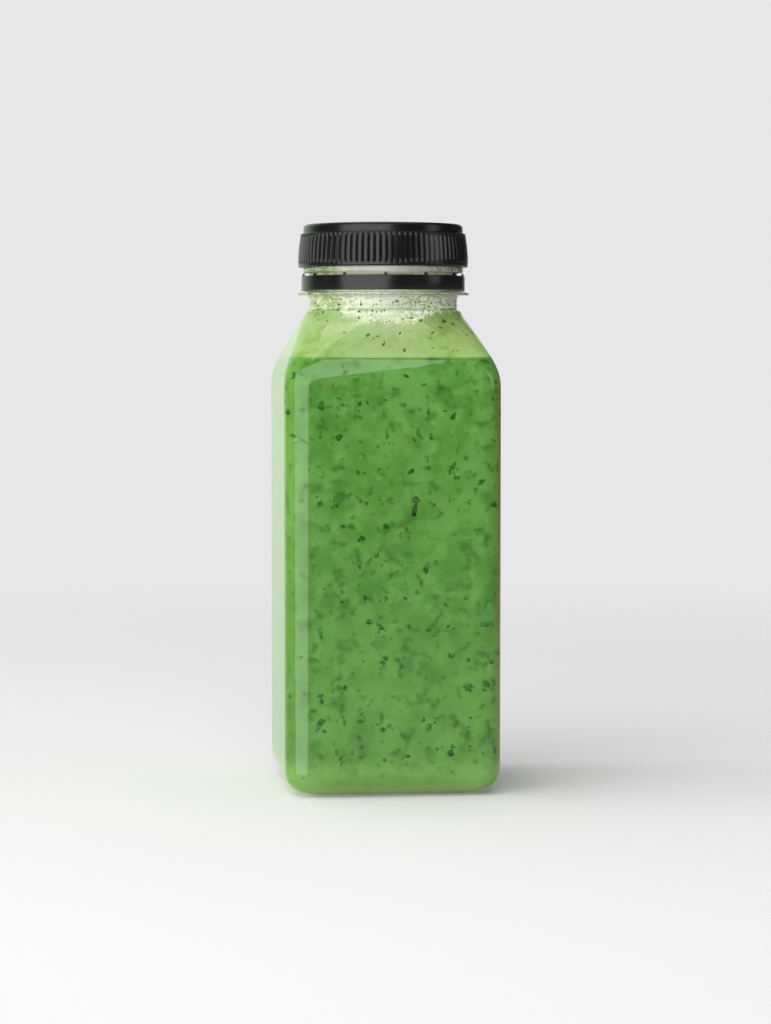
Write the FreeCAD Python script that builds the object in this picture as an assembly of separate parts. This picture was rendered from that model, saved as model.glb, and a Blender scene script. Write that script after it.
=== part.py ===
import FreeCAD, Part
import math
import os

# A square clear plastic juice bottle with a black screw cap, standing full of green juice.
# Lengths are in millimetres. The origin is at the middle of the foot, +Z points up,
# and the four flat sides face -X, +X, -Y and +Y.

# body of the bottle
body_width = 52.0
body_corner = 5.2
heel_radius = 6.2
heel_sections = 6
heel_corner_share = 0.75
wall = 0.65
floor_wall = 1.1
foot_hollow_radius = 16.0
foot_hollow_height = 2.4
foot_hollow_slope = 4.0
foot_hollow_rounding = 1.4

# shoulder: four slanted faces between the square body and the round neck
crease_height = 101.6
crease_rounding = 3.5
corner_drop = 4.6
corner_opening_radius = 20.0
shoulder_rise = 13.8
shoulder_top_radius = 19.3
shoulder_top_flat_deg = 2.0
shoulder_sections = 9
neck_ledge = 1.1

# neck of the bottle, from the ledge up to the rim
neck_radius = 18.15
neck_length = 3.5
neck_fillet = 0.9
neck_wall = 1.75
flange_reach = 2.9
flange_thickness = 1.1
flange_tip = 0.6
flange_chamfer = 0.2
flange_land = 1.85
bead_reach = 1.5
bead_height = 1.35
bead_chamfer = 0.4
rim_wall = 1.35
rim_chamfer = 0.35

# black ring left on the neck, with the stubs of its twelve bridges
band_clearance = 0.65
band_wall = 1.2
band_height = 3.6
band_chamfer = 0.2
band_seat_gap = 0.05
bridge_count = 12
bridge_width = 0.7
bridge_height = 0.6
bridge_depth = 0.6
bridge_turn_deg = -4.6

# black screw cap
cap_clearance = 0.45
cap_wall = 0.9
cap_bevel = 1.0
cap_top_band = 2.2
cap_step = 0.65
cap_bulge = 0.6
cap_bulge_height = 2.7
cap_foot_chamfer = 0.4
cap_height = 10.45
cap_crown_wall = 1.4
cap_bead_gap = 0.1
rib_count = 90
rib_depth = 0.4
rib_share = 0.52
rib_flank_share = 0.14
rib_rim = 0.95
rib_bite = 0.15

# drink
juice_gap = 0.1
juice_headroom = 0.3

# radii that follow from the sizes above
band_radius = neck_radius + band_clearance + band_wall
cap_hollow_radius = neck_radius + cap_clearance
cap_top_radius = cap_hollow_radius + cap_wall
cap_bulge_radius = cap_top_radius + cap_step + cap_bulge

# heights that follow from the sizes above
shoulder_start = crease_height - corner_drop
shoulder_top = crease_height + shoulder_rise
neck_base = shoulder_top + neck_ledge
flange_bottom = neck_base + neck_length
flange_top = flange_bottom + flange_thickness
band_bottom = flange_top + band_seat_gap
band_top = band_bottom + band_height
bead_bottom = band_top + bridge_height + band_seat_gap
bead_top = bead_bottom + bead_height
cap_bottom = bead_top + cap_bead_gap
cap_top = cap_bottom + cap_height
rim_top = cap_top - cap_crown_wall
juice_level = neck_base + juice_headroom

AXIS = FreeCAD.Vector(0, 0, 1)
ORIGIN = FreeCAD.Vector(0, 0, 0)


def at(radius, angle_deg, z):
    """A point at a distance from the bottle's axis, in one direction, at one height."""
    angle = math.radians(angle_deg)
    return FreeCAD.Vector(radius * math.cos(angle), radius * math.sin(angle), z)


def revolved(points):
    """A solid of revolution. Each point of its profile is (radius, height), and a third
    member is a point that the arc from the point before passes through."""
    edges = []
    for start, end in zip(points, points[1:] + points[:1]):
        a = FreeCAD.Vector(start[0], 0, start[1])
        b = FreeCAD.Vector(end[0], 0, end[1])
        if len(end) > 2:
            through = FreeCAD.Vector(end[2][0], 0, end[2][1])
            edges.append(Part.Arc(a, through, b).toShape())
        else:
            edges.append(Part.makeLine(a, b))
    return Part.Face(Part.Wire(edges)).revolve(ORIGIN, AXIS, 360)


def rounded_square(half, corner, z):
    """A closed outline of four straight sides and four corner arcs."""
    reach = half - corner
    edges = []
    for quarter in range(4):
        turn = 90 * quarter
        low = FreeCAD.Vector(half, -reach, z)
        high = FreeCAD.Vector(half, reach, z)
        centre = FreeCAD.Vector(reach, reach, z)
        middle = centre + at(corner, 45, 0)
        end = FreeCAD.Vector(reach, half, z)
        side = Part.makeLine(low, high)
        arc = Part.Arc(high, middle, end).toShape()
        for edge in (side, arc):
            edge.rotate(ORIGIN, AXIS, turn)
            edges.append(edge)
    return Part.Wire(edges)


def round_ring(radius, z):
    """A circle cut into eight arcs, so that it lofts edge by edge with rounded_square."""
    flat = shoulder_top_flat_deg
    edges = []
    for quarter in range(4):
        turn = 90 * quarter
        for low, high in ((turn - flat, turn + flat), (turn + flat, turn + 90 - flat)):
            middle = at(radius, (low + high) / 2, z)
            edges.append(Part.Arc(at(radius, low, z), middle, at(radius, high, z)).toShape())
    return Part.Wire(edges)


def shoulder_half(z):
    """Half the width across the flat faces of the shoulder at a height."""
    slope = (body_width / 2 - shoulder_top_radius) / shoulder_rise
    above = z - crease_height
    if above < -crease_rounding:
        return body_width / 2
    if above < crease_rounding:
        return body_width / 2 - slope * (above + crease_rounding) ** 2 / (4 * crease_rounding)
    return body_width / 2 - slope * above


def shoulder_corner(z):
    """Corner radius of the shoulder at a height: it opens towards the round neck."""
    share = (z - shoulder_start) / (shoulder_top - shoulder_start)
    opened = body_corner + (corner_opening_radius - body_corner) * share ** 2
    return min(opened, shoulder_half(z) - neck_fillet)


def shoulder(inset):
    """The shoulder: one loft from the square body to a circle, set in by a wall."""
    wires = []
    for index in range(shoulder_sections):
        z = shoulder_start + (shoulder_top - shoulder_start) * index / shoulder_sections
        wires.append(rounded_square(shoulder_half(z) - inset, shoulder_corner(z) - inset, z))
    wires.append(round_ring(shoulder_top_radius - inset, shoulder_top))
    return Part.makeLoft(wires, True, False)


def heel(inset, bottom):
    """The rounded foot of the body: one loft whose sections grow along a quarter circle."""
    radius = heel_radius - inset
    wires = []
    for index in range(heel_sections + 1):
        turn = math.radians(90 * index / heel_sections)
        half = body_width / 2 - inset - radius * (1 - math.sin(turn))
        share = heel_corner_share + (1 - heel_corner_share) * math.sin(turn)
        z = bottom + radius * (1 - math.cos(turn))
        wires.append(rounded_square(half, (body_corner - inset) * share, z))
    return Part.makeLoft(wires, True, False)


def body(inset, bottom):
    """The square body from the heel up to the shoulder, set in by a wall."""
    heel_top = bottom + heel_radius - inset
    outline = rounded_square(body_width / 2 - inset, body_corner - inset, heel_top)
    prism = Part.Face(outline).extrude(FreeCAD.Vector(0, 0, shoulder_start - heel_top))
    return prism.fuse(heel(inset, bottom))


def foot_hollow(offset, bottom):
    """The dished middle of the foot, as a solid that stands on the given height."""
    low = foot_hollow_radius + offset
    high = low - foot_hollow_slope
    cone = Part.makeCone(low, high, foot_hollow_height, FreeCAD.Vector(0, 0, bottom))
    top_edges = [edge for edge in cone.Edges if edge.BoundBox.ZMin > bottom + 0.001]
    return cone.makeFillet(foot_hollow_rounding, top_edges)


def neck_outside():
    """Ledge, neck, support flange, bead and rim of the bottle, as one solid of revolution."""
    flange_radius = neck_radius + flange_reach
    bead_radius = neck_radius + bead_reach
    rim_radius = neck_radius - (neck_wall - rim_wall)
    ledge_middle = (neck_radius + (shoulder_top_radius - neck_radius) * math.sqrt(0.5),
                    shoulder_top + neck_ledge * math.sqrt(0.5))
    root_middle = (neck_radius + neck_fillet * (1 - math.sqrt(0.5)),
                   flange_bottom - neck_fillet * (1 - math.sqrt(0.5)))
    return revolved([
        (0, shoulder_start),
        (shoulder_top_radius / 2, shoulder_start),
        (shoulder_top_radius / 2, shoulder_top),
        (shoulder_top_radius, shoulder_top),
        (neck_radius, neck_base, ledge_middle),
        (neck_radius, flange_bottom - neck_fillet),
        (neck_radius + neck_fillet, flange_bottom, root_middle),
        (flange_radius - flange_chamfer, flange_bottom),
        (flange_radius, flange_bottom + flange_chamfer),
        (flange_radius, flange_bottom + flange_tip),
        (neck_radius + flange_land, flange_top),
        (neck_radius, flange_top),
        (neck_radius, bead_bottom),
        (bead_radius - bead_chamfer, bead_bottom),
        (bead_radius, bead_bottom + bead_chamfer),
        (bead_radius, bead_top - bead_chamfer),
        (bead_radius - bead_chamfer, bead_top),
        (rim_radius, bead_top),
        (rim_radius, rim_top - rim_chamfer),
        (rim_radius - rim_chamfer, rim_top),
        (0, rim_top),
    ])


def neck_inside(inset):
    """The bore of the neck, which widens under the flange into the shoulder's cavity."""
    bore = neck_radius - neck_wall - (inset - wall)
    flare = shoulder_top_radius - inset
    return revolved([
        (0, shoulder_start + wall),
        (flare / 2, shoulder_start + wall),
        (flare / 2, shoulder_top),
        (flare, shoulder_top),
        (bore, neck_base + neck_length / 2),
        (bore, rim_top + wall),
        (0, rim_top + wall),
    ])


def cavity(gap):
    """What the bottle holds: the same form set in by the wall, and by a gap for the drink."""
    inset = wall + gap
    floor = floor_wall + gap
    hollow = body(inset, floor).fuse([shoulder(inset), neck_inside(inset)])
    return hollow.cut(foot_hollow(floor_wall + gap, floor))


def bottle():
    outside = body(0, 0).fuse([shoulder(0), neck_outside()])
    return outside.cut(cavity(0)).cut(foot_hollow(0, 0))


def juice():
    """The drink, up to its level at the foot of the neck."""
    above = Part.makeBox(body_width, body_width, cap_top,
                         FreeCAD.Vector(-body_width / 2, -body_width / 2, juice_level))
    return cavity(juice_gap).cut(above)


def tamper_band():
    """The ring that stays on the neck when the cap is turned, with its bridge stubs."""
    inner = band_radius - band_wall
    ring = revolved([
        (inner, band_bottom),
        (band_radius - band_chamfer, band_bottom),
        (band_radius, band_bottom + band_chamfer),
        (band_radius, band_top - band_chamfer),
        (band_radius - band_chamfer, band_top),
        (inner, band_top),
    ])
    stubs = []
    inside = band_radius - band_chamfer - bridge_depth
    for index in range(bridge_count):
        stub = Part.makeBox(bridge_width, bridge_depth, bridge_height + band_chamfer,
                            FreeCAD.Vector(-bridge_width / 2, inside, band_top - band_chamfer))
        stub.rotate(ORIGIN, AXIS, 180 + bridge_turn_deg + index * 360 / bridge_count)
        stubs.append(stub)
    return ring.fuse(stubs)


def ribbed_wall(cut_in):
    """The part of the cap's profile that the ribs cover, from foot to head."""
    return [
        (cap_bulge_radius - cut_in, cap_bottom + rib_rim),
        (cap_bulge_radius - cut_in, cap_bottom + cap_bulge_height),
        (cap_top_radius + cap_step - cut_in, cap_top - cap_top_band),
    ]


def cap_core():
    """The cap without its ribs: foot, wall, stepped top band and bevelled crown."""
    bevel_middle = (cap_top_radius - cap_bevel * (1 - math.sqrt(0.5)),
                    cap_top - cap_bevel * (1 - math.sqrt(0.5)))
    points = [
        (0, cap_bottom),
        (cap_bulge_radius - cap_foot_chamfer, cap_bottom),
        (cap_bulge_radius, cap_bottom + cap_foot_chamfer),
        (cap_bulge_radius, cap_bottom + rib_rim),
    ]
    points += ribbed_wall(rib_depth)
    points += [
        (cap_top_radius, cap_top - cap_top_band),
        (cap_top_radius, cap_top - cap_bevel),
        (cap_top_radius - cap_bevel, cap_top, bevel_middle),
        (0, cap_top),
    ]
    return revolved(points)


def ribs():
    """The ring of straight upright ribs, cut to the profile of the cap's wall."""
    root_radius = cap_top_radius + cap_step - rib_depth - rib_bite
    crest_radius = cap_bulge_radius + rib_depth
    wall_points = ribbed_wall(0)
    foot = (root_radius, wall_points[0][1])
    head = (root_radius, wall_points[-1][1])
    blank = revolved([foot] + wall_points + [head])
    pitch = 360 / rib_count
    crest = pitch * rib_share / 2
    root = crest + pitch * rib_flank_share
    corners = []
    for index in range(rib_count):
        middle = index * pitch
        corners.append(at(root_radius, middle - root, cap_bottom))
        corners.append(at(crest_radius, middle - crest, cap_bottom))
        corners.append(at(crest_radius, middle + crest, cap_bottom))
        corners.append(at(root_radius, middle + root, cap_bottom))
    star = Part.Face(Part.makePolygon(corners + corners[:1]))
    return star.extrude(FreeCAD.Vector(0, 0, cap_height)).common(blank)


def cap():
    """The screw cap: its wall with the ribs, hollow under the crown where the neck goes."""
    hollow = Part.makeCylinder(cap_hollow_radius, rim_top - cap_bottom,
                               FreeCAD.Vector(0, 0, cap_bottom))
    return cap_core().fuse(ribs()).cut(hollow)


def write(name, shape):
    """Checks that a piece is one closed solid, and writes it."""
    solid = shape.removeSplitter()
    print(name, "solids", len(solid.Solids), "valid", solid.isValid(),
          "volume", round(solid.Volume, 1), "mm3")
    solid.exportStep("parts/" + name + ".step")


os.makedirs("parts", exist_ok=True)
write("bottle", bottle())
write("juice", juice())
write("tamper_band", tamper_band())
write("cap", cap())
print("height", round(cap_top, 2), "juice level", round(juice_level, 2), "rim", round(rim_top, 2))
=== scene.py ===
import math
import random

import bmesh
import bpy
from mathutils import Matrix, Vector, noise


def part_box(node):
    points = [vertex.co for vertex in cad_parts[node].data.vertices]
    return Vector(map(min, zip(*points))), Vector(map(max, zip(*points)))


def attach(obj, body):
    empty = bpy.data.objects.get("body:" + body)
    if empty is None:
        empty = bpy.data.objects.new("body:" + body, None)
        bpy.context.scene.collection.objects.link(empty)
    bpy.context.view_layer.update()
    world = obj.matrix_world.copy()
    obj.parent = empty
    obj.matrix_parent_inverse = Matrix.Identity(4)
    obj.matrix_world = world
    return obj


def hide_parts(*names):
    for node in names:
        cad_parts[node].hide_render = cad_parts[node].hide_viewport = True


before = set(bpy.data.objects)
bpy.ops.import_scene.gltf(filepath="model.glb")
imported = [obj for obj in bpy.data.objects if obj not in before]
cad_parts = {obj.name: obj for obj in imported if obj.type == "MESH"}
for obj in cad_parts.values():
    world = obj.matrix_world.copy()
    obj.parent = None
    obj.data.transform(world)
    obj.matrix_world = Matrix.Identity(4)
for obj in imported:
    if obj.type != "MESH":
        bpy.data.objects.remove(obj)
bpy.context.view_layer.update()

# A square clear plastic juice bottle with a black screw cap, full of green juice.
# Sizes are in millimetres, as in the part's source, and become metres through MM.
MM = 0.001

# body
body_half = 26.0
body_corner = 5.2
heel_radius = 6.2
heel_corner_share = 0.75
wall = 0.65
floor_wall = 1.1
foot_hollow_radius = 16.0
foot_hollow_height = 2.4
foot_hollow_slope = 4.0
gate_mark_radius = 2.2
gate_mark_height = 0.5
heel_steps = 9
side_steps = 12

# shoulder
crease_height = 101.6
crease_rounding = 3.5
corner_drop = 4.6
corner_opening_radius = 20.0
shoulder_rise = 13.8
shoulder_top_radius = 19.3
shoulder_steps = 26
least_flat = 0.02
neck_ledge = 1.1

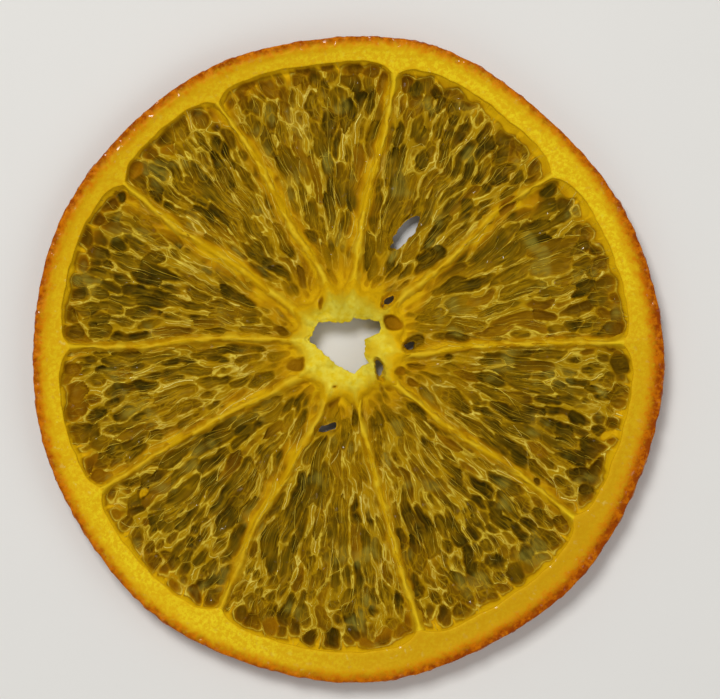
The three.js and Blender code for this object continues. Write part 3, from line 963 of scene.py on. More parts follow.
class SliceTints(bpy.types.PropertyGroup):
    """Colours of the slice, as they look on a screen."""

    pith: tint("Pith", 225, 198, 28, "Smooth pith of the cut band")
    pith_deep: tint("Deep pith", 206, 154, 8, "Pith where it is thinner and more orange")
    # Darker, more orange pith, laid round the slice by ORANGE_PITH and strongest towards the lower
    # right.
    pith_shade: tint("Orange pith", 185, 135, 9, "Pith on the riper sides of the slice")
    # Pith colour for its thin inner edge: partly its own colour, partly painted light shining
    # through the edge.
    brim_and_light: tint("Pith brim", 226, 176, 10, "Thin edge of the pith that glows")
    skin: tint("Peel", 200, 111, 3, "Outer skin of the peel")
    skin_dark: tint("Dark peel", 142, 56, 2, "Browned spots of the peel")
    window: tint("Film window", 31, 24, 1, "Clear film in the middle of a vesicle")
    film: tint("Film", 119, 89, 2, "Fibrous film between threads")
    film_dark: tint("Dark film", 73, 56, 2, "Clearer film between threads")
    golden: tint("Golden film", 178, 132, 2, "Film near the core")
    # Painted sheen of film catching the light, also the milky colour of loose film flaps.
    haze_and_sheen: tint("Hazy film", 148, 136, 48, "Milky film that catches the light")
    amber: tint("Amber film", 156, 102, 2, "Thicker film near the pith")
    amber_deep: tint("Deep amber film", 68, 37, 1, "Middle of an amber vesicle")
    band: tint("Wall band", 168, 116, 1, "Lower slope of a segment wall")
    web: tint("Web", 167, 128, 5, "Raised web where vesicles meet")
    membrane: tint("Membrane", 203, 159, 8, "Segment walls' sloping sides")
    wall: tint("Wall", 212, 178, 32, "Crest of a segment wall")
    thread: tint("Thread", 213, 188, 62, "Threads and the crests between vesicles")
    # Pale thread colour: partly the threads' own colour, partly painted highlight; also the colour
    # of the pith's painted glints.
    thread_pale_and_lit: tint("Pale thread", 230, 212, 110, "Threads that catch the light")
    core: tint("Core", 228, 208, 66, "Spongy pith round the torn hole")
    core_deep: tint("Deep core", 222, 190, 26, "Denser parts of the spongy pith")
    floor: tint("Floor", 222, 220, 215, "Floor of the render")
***
▸ Problem details
Using the data above, extract exactly the lines from the one that holds "star = Part.Face(Part.makePolygon(corners" to the one that holds "obj.matrix_parent_inverse = Matrix.Identity(4)", both ends included, and no others.

▸ Answer to the task
    star = Part.Face(Part.makePolygon(corners + corners[:1]))
    return star.extrude(FreeCAD.Vector(0, 0, cap_height)).common(blank)


def cap():
    """The screw cap: its wall with the ribs, hollow under the crown where the neck goes."""
    hollow = Part.makeCylinder(cap_hollow_radius, rim_top - cap_bottom,
                               FreeCAD.Vector(0, 0, cap_bottom))
    return cap_core().fuse(ribs()).cut(hollow)


def write(name, shape):
    """Checks that a piece is one closed solid, and writes it."""
    solid = shape.removeSplitter()
    print(name, "solids", len(solid.Solids), "valid", solid.isValid(),
          "volume", round(solid.Volume, 1), "mm3")
    solid.exportStep("parts/" + name + ".step")


os.makedirs("parts", exist_ok=True)
write("bottle", bottle())
write("juice", juice())
write("tamper_band", tamper_band())
write("cap", cap())
print("height", round(cap_top, 2), "juice level", round(juice_level, 2), "rim", round(rim_top, 2))
=== scene.py ===
import math
import random

import bmesh
import bpy
from mathutils import Matrix, Vector, noise


def part_box(node):
    points = [vertex.co for vertex in cad_parts[node].data.vertices]
    return Vector(map(min, zip(*points))), Vector(map(max, zip(*points)))


def attach(obj, body):
    empty = bpy.data.objects.get("body:" + body)
    if empty is None:
        empty = bpy.data.objects.new("body:" + body, None)
        bpy.context.scene.collection.objects.link(empty)
    bpy.context.view_layer.update()
    world = obj.matrix_world.copy()
    obj.parent = empty
    obj.matrix_parent_inverse = Matrix.Identity(4)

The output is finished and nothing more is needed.